Healthy Pumpkin Muffins

Now don’t let the word “healthy” deter you. Although these aren’t chock full of sugar, they are GOOD. Just tell yourself you’re making a health food and feel pleasantly surprised at how much of a treat these are. Bonus: chocolate chips make them kid-friendly by default. This is one of those recipes I’ve had for years without knowing the origin. When the first leaf falls in September I am preheating the oven.
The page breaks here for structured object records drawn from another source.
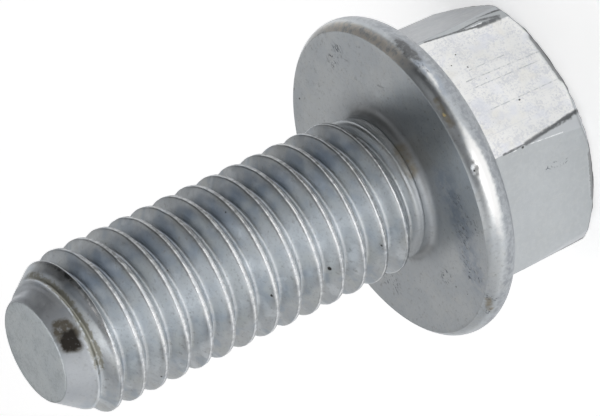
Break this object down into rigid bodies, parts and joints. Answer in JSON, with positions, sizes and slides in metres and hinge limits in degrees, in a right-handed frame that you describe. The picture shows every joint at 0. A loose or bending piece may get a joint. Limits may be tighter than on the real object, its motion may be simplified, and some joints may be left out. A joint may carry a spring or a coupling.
{
  "type": "flange bolt",
  "caption": "Hexagon flange bolt with a fully threaded metric shank: a plain hexagon on a round washer flange, a short neck, and a right-handed coarse thread with a chamfered tip.",
  "frame": {"origin": "centre of the flat top face of the hexagon, which is the face the bolt stands on", "axes": "+Z along the bolt's axis from the head to the threaded tip; +X and +Y are radial, with one corner of the hexagon 41.15 degrees from +X towards +Y"},
  "size_m": [0.0162, 0.0162, 0.0278],
  "materials": {
    "zinc_plated_steel": "bright zinc plating over cold-forged and thread-rolled steel, slightly cloudy"
  },
  "bodies": {
    "root": {"flange_bolt": "zinc_plated_steel"}
  },
  "joints": []
}
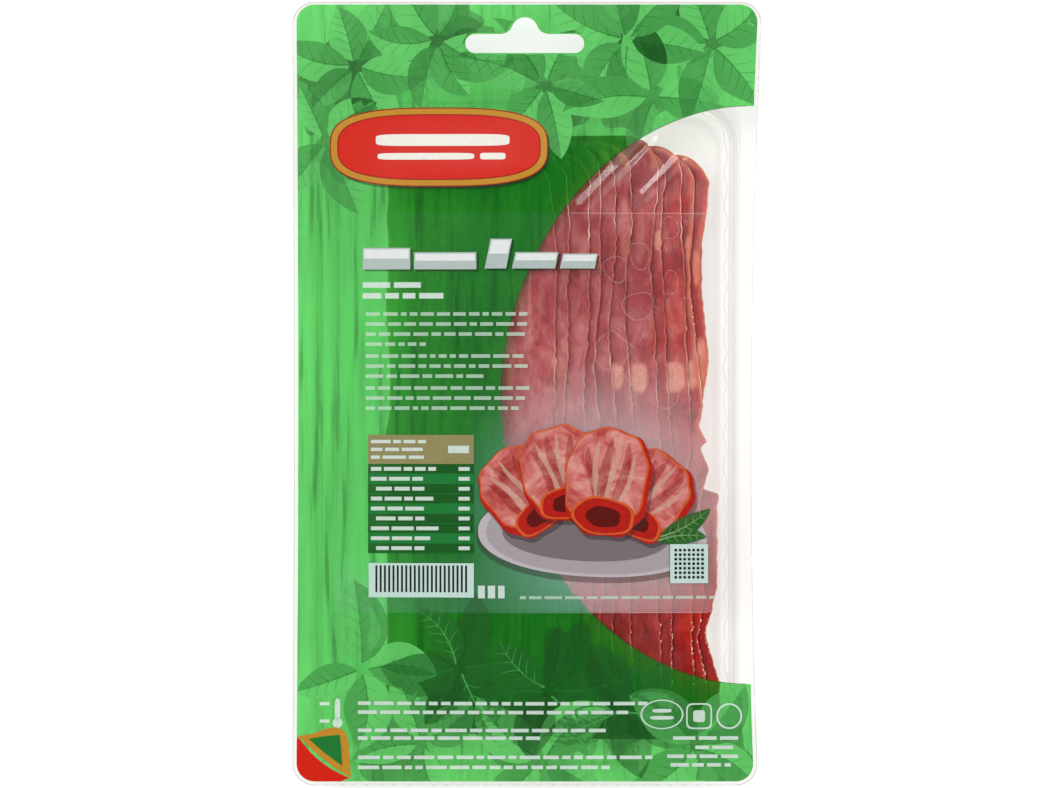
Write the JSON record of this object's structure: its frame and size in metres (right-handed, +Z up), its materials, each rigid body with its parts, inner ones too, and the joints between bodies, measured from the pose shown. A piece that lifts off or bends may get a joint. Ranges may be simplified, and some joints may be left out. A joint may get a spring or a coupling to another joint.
{
  "type": "bacon pack",
  "caption": "Flat retail pack of sliced bacon: clear tray with a hang slot, printed film lid with a clear window, clear label and fanned slices.",
  "frame": {"origin": "middle of the pack's outline, on the surface that the tray's floor rests on", "axes": "+X across the pack to the right as the print is read, +Y along it towards the hang slot, +Z up out of the printed lid"},
  "size_m": [0.1262, 0.211, 0.0202],
  "materials": {
    "clear_tray": "clear thermoformed sheet, glossy",
    "printed_film": "glossy sealing film with see-through green print and a clear window",
    "clear_label": "clear adhesive label with pale misty print",
    "bacon": "moist cured meat with pale fat"
  },
  "bodies": {
    "root": {"tray": "clear_tray", "lid_film": "printed_film", "label": "clear_label", "bacon_slice_01": "bacon", "bacon_slice_02": "bacon", "bacon_slice_03": "bacon", "bacon_slice_04": "bacon", "bacon_slice_05": "bacon", "bacon_slice_06": "bacon", "bacon_slice_07": "bacon", "bacon_slice_08": "bacon", "bacon_slice_09": "bacon", "bacon_slice_10": "bacon", "bacon_slice_11": "bacon"}
  },
  "joints": []
}
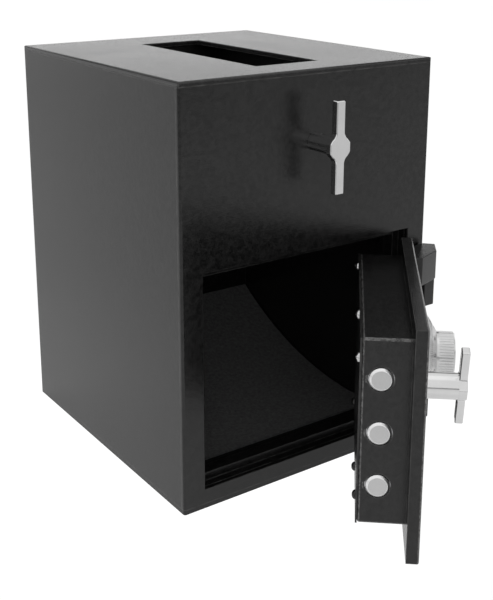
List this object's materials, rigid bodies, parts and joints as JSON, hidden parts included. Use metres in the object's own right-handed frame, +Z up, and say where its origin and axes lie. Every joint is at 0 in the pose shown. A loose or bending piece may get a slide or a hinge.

NOTE: These muffins are great for postpartum. Breastfeeding moms can add 2 T. brewer’s yeast to boost milk supply.

Ingredients:

2 large eggs
1 c. pumpkin puree
1/2 c. dark honey
1/2 c. melted coconut oil (or oil of choice)
1/2 c. unsweetened apple sauce
1 t. vanilla extract
1 c. whole wheat flour
2/3 c. almond flour (or flour of preference)
1 t. baking soda
1/2 t. salt
1/2 t. baking powder
1/3 c. chocolate chips (plus more for tops)
2 T. chia seeds
3 T. flax meal

Directions:

Preheat oven to 350. Line two muffin pans with cups. (I usually get 17-18 muffins from this recipe)

Whisk all wet ingredients together in a large bowl. In a separate bowl, combine all dry ingredients. Add the dry ingredients to the wet mixture. Mix well and add chocolate chips. Fill muffin cups halfway and top with extra chocolate chips if you like. Bake for 20-30 minutes, using a toothpick to check for readiness.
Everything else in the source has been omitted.